> **Exercise details**
Starting with the line that contains "base_shell();" and stopping after the line that contains "cad_parts[node].hide_render = cad_parts[node].hide_viewport", output every line exactly as it stands.

> **Data extract**

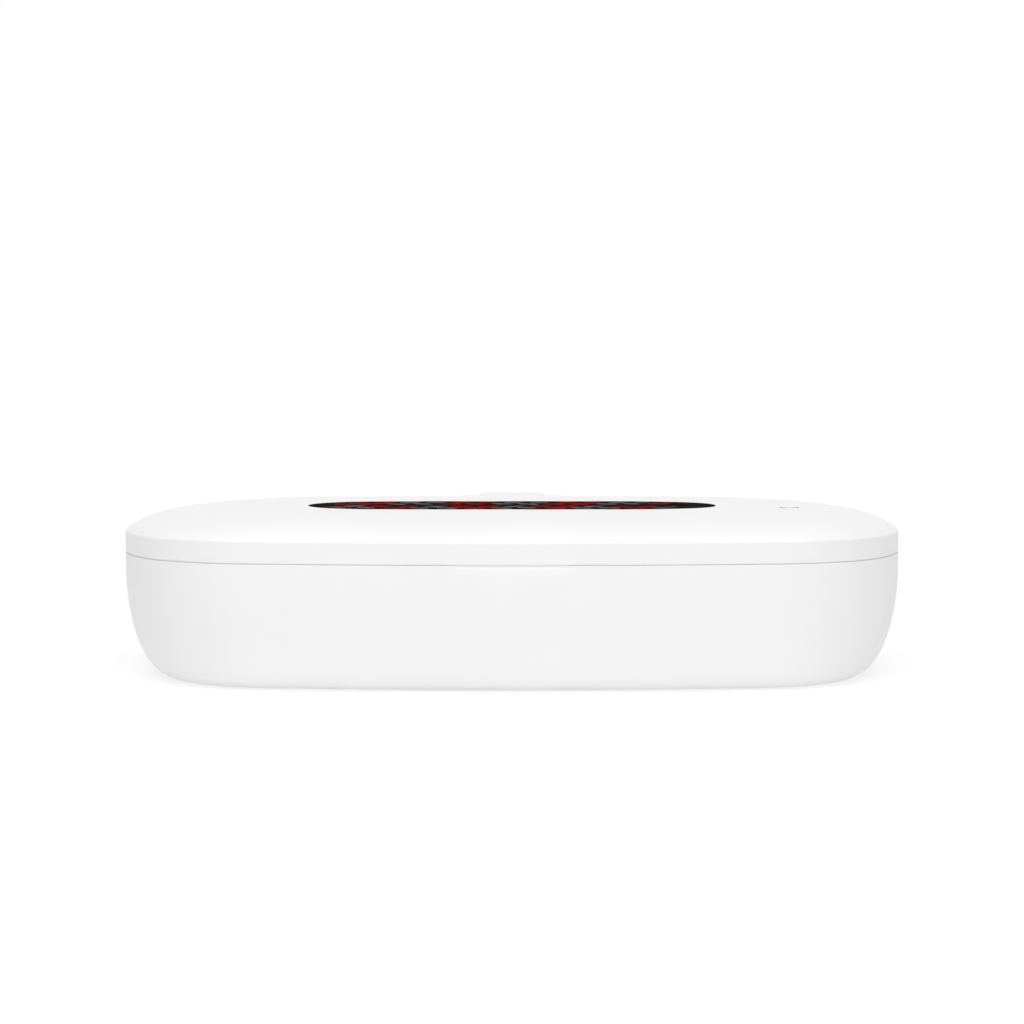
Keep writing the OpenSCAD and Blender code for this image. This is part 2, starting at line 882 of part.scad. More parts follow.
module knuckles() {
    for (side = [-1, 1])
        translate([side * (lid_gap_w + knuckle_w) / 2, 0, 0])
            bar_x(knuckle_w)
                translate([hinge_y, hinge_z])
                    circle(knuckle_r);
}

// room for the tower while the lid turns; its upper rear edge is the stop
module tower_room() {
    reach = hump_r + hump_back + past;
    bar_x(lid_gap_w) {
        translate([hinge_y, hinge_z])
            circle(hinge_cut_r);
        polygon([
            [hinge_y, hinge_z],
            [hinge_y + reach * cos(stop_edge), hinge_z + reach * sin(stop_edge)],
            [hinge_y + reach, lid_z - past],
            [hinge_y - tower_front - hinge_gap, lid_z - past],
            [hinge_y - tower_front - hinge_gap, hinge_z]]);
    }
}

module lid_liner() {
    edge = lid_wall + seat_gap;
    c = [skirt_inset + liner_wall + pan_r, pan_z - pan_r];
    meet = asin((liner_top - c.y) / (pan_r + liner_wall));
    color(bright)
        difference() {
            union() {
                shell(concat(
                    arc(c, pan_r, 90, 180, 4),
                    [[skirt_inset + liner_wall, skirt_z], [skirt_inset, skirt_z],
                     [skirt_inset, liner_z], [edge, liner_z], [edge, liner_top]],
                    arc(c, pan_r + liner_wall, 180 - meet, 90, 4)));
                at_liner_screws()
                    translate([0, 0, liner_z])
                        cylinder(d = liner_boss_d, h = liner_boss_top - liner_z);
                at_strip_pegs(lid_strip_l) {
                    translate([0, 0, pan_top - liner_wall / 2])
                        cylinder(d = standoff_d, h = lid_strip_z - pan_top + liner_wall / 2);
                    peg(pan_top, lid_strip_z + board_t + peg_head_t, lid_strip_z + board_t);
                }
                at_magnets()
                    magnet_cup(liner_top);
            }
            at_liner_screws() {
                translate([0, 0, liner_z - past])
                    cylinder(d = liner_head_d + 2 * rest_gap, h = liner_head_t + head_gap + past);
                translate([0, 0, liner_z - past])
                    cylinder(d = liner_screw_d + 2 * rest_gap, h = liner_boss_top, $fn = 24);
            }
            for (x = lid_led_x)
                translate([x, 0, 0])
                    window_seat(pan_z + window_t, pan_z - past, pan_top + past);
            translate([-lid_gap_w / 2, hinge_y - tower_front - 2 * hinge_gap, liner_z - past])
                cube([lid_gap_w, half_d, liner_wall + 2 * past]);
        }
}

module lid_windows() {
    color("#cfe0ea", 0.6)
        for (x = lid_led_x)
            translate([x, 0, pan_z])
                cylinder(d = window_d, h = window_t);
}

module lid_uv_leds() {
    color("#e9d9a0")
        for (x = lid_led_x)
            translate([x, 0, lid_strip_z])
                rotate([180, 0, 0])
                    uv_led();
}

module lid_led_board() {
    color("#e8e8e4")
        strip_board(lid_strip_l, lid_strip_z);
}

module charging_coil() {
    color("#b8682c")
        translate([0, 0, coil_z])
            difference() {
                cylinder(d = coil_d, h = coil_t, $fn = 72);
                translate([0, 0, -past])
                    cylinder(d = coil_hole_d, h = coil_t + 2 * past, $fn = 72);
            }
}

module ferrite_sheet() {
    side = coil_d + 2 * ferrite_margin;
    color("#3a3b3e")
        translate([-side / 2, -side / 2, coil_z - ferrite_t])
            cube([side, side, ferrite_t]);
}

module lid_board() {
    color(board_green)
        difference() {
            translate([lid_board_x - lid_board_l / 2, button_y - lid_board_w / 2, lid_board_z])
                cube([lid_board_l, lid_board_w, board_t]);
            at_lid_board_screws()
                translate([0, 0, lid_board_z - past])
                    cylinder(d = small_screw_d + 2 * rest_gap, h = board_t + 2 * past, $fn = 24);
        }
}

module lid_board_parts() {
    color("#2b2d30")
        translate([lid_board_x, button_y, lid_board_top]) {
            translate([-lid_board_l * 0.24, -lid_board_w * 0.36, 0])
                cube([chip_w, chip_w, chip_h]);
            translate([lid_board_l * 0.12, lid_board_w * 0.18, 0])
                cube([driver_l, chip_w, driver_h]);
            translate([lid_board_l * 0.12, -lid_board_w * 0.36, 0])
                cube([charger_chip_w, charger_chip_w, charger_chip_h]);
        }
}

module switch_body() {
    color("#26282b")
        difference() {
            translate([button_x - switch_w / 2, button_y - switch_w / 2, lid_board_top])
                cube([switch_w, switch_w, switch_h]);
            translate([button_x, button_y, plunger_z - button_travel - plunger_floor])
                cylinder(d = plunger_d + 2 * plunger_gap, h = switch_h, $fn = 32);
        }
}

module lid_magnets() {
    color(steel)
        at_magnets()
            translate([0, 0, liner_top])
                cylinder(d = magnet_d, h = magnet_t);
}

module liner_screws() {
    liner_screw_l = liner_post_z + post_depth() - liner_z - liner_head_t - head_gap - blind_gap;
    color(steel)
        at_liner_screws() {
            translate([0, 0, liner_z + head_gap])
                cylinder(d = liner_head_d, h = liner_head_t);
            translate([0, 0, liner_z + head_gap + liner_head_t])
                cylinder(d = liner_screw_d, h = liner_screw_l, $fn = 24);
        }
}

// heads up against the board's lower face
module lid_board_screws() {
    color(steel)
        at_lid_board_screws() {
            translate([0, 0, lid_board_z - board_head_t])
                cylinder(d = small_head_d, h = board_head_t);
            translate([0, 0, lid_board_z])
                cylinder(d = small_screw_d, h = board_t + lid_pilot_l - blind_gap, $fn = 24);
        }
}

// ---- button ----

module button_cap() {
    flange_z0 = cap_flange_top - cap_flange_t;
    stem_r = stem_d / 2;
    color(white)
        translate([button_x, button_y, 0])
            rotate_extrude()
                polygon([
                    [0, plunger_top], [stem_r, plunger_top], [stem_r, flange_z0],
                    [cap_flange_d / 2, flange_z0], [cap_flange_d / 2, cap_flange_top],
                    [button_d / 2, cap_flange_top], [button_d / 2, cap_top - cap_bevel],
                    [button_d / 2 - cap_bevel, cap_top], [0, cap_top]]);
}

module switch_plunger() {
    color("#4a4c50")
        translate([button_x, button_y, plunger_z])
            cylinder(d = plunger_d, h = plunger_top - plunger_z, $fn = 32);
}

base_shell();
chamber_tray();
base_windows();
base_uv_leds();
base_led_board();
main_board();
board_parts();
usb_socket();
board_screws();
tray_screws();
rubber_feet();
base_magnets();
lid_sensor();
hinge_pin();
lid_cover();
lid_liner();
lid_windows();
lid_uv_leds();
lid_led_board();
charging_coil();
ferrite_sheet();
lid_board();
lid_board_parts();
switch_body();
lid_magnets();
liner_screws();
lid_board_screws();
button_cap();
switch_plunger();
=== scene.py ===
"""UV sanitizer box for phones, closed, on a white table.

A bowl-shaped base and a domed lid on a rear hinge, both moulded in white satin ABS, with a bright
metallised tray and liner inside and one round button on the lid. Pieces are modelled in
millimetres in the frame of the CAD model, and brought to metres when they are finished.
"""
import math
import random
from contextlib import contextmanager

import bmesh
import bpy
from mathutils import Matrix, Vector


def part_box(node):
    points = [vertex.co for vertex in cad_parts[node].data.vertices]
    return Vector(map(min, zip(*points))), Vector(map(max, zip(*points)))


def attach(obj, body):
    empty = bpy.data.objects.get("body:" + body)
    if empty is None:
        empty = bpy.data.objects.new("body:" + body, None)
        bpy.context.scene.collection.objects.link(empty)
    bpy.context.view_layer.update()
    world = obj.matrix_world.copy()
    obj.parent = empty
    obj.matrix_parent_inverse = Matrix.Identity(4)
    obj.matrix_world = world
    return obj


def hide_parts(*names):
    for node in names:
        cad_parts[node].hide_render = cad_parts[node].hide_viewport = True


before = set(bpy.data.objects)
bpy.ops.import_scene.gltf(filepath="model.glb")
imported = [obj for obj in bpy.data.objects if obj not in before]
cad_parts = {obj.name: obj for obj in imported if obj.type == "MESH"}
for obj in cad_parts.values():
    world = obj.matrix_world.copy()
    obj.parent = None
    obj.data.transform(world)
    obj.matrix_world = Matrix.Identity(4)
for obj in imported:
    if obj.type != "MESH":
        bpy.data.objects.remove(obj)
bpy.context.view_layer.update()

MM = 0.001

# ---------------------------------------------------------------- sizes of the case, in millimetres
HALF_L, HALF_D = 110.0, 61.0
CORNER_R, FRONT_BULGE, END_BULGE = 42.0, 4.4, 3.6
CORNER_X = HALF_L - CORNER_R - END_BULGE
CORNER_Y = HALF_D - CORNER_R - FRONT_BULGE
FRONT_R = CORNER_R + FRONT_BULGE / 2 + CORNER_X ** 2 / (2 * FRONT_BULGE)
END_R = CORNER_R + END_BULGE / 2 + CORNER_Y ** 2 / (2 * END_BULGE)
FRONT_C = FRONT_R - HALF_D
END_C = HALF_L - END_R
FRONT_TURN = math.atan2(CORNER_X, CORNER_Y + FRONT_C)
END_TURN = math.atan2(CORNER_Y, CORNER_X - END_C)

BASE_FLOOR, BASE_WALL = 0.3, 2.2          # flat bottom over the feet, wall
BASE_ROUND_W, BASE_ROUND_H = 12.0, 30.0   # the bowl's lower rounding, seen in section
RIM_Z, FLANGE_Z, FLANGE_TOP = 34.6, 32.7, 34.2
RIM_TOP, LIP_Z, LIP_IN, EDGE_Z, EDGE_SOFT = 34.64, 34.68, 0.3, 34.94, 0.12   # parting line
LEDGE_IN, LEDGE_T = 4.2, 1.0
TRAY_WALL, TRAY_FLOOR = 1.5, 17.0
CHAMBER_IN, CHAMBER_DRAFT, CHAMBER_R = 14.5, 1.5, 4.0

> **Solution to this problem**
base_shell();
chamber_tray();
base_windows();
base_uv_leds();
base_led_board();
main_board();
board_parts();
usb_socket();
board_screws();
tray_screws();
rubber_feet();
base_magnets();
lid_sensor();
hinge_pin();
lid_cover();
lid_liner();
lid_windows();
lid_uv_leds();
lid_led_board();
charging_coil();
ferrite_sheet();
lid_board();
lid_board_parts();
switch_body();
lid_magnets();
liner_screws();
lid_board_screws();
button_cap();
switch_plunger();
=== scene.py ===
"""UV sanitizer box for phones, closed, on a white table.

A bowl-shaped base and a domed lid on a rear hinge, both moulded in white satin ABS, with a bright
metallised tray and liner inside and one round button on the lid. Pieces are modelled in
millimetres in the frame of the CAD model, and brought to metres when they are finished.
"""
import math
import random
from contextlib import contextmanager

import bmesh
import bpy
from mathutils import Matrix, Vector


def part_box(node):
    points = [vertex.co for vertex in cad_parts[node].data.vertices]
    return Vector(map(min, zip(*points))), Vector(map(max, zip(*points)))


def attach(obj, body):
    empty = bpy.data.objects.get("body:" + body)
    if empty is None:
        empty = bpy.data.objects.new("body:" + body, None)
        bpy.context.scene.collection.objects.link(empty)
    bpy.context.view_layer.update()
    world = obj.matrix_world.copy()
    obj.parent = empty
    obj.matrix_parent_inverse = Matrix.Identity(4)
    obj.matrix_world = world
    return obj


def hide_parts(*names):
    for node in names:
        cad_parts[node].hide_render = cad_parts[node].hide_viewport = True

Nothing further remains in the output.